→ **What you will do**: Quote precisely the run of lines opening with the line containing "The build123d and" and closing with the line containing "moulded plastic or", and nothing else.

→ **Data shown**:
+-------+

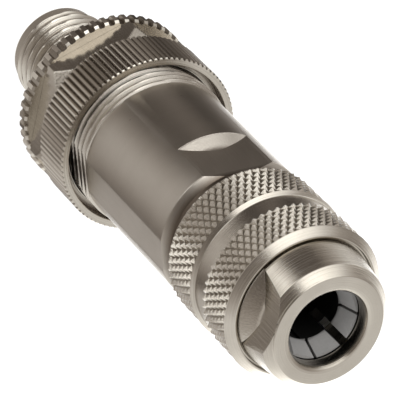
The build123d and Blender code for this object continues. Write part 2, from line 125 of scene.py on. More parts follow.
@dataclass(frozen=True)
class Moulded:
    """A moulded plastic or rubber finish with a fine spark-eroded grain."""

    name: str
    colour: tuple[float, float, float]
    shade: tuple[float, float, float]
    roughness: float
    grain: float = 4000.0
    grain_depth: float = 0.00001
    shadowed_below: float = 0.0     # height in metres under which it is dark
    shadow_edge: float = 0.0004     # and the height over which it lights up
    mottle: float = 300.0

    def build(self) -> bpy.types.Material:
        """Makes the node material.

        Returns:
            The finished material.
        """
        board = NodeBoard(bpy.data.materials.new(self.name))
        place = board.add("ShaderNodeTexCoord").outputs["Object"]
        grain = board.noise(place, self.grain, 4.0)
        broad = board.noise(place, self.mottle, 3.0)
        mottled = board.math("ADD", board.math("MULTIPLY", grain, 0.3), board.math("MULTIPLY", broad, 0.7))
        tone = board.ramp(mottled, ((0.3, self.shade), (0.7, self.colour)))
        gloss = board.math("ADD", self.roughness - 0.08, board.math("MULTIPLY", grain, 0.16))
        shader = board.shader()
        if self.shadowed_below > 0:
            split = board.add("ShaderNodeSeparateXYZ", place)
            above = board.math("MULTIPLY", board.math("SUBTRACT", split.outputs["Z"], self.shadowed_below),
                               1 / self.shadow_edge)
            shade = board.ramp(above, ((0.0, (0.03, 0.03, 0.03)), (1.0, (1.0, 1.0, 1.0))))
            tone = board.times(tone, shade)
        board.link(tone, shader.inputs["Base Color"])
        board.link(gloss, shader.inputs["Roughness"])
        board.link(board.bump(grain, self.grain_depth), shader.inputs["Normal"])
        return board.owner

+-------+

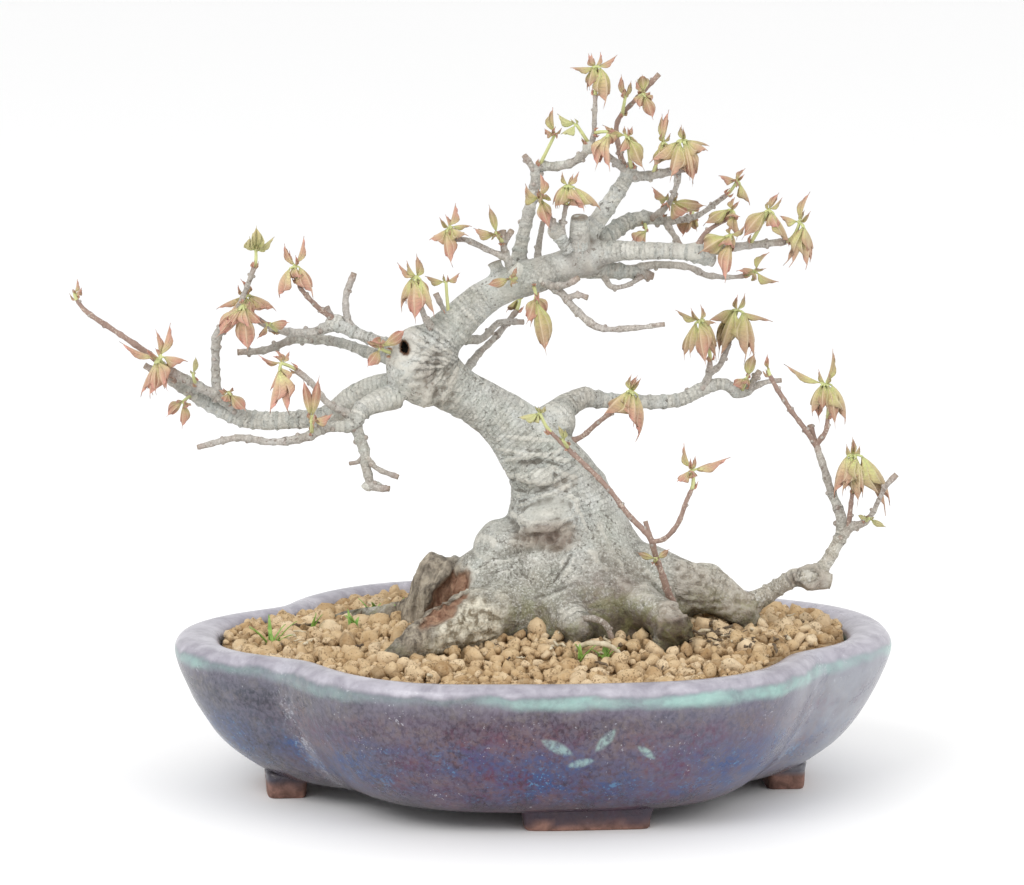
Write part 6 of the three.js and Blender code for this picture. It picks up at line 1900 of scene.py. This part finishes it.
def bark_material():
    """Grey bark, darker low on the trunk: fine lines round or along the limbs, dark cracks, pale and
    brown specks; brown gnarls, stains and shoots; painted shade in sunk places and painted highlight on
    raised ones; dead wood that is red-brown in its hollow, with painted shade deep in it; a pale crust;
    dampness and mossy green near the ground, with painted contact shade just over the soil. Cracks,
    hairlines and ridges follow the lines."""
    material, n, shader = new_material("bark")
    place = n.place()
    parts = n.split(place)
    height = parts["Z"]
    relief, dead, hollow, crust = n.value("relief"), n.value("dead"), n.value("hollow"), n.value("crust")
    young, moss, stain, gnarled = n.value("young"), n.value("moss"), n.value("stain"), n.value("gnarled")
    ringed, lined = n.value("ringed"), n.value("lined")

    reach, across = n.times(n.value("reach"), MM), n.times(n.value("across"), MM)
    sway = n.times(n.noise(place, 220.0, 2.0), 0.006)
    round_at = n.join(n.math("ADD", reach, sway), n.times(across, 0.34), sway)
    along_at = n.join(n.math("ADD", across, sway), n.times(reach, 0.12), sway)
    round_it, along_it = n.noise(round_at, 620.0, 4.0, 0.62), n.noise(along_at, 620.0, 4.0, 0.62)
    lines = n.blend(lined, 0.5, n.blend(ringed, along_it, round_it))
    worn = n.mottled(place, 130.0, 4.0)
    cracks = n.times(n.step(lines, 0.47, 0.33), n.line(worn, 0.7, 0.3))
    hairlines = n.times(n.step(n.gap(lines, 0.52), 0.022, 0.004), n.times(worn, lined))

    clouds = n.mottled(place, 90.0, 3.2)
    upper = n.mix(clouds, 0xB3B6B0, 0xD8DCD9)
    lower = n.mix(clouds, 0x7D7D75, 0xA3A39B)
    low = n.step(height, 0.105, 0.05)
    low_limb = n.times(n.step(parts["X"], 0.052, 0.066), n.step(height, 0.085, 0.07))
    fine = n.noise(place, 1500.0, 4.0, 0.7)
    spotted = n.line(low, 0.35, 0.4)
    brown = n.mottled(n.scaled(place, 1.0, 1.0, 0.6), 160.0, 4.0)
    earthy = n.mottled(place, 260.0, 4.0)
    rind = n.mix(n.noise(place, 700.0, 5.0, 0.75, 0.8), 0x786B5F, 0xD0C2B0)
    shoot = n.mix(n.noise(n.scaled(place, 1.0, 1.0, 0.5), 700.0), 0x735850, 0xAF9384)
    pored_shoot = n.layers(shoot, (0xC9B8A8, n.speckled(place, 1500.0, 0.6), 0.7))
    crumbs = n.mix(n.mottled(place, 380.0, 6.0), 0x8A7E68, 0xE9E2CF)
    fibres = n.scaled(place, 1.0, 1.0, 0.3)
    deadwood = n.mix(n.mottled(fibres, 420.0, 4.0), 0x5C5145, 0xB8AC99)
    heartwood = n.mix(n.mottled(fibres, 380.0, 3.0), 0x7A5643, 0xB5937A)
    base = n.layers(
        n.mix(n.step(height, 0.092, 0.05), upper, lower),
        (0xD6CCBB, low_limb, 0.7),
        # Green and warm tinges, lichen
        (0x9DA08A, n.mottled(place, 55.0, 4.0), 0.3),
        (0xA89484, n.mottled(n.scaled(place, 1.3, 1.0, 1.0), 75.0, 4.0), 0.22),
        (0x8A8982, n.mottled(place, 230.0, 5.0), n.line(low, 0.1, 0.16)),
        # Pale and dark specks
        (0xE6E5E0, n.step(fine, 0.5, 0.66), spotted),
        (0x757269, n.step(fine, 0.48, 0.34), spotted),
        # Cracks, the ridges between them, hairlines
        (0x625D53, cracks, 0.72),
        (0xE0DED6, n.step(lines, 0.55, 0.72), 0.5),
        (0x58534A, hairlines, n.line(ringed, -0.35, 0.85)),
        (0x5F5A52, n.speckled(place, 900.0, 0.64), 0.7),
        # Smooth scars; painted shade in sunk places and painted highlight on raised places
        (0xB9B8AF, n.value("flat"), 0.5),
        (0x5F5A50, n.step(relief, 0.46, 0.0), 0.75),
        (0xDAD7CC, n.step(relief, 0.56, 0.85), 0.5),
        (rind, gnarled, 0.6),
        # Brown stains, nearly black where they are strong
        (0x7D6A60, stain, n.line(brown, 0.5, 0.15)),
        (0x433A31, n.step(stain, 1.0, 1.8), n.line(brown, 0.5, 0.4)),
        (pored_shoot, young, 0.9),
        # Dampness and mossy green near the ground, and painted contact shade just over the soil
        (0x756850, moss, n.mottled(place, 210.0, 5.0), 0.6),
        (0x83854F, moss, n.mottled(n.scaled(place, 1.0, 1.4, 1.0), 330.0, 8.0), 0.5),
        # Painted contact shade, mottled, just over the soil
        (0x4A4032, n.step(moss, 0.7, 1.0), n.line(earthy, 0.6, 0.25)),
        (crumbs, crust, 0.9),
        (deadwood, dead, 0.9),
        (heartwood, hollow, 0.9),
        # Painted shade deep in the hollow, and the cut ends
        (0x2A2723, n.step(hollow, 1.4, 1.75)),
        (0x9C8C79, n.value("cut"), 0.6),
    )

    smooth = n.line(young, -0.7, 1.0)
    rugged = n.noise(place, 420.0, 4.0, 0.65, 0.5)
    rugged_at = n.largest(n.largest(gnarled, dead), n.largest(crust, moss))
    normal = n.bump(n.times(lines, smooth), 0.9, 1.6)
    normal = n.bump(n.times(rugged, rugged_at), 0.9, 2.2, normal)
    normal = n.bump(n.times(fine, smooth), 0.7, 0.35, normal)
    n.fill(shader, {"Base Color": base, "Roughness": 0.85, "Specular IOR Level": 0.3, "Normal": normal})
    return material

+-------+

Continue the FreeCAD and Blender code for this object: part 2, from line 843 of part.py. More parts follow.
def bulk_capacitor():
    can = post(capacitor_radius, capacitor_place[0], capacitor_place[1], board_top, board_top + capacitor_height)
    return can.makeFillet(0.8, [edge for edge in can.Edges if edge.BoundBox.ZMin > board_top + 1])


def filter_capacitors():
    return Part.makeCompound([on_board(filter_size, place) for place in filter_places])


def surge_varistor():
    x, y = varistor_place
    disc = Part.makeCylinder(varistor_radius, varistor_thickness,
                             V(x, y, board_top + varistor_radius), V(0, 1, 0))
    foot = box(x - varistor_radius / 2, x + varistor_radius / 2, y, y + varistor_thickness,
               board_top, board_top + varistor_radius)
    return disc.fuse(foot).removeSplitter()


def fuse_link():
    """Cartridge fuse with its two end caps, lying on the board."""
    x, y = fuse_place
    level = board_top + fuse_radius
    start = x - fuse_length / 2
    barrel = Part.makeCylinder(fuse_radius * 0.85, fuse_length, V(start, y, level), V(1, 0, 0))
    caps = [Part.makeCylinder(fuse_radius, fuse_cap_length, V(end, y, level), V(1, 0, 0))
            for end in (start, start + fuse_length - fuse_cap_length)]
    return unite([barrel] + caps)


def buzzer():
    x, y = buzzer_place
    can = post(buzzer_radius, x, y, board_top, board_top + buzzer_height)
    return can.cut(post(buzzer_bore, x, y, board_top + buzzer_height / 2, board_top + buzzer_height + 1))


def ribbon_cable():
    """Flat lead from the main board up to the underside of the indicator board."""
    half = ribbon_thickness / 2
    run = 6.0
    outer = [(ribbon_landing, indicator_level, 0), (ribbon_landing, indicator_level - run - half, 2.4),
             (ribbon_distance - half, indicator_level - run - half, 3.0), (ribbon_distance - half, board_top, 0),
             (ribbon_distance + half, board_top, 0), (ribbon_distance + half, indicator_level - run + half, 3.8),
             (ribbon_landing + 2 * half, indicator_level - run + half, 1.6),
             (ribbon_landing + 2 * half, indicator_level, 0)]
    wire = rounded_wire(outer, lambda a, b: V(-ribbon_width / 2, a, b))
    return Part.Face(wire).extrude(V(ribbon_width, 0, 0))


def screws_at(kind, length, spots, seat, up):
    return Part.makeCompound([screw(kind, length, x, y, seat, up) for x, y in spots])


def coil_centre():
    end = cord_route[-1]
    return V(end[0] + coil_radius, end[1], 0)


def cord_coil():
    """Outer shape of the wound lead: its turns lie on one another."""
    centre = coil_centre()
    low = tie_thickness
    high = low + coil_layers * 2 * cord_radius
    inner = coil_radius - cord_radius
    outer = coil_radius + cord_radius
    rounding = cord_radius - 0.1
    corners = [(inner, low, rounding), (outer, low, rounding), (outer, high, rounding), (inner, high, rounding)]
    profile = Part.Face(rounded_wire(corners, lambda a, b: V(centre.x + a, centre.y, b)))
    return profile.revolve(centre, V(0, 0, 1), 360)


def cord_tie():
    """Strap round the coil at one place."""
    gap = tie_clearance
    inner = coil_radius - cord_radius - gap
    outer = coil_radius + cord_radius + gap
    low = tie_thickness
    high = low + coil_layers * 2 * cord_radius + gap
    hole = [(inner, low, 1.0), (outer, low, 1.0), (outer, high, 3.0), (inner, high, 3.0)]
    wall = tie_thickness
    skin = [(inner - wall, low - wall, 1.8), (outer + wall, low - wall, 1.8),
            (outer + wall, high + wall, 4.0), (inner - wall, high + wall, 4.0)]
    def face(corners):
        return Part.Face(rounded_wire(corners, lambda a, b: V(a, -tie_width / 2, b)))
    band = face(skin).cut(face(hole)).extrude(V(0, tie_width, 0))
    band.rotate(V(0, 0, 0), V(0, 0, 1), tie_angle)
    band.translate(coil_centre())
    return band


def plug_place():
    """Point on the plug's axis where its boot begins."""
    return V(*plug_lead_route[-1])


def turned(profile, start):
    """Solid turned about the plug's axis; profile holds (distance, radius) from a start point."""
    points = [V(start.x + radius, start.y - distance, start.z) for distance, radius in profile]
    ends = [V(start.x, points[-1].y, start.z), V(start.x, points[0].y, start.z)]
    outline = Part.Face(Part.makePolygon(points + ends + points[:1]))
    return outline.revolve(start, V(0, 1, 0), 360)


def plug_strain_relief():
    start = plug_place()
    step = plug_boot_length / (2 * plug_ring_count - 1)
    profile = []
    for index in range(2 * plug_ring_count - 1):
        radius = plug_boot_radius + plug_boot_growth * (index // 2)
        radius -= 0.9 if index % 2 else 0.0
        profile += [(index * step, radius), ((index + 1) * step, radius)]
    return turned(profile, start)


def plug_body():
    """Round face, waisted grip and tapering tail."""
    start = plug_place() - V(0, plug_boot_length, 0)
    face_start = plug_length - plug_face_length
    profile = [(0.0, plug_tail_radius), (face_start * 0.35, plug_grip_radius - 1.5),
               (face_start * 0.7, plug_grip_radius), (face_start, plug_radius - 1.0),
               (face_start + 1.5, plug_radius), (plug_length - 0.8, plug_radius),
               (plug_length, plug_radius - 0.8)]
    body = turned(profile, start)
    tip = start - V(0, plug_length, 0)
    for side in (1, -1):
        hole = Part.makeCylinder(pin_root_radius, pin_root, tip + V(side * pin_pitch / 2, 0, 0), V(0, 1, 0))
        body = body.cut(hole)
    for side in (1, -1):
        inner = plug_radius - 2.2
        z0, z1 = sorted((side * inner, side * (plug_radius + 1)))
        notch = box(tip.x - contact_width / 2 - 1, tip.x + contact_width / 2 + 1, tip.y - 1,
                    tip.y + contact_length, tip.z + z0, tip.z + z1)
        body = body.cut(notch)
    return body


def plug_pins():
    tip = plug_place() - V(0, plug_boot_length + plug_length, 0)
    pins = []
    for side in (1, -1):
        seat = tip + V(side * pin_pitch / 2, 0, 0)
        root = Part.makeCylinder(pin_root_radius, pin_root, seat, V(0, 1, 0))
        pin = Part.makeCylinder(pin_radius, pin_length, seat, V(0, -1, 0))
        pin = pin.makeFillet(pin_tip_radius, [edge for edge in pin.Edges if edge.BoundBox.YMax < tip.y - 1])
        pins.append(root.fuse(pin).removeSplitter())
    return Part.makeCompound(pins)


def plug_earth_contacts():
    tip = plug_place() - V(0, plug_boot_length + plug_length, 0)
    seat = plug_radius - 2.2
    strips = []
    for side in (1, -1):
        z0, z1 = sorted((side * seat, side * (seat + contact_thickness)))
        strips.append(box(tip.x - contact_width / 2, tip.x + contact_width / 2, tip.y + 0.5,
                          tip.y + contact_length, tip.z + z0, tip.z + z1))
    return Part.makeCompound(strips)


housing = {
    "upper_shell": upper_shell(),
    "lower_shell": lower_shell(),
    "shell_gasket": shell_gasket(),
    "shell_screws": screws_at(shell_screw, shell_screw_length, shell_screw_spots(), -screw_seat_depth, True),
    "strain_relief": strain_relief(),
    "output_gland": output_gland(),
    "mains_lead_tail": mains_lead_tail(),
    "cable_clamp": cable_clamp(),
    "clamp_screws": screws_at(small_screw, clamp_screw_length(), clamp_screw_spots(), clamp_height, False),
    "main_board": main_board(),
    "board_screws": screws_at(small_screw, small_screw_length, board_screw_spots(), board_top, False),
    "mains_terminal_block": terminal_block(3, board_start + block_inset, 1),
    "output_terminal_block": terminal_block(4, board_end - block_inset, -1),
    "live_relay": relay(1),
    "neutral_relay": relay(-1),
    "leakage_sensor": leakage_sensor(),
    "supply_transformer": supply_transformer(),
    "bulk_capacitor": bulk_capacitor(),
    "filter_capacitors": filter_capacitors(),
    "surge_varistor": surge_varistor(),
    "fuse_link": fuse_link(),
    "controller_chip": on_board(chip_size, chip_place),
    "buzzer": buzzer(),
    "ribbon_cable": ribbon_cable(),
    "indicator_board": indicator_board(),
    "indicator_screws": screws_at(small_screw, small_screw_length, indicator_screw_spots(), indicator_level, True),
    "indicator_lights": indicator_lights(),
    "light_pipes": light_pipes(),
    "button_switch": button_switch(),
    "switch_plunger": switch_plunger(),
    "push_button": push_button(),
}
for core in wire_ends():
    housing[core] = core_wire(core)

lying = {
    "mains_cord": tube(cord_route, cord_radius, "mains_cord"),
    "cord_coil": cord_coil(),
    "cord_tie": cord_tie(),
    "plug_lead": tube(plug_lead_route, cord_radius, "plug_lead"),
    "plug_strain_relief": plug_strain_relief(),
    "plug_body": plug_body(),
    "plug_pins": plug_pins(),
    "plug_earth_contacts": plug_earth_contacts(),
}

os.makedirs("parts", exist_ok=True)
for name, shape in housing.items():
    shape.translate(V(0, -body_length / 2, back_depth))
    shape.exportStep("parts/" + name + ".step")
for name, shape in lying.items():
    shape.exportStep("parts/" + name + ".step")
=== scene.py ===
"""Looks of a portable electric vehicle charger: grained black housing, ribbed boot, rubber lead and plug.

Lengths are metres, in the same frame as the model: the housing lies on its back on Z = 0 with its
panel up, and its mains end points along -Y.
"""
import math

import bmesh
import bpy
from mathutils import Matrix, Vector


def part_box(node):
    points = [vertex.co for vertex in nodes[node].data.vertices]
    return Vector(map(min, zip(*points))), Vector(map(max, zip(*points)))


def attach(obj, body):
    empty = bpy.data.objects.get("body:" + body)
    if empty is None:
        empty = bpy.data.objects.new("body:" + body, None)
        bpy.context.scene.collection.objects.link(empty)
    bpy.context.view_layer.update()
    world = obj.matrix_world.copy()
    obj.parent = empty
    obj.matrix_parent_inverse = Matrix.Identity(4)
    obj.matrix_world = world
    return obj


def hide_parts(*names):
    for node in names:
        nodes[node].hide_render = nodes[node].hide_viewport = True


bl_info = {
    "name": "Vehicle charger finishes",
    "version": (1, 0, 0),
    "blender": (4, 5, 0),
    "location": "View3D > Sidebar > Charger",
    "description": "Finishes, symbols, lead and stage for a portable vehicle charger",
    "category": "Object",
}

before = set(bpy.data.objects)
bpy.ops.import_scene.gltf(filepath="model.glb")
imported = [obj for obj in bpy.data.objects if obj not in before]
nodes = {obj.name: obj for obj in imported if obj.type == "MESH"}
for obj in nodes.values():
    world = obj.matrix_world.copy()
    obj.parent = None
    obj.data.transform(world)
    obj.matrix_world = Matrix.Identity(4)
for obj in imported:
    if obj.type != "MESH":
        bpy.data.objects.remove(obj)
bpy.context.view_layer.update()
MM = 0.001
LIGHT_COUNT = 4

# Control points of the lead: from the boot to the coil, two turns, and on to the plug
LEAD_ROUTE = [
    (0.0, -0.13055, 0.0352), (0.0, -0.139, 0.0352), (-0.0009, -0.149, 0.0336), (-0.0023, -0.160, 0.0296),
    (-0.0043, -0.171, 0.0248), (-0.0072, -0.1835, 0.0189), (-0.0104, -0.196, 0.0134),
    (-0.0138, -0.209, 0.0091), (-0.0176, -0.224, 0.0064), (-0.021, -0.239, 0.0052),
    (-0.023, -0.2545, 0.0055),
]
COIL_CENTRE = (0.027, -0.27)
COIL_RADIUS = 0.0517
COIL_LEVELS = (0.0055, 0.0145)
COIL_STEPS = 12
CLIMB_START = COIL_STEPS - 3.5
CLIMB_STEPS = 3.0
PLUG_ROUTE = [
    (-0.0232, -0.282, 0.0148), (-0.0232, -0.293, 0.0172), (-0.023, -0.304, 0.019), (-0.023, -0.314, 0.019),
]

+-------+

→ **Answer**:
The build123d and Blender code for this object continues. Write part 2, from line 125 of scene.py on. More parts follow.
@dataclass(frozen=True)
class Moulded:
    """A moulded plastic or rubber finish with a fine spark-eroded grain."""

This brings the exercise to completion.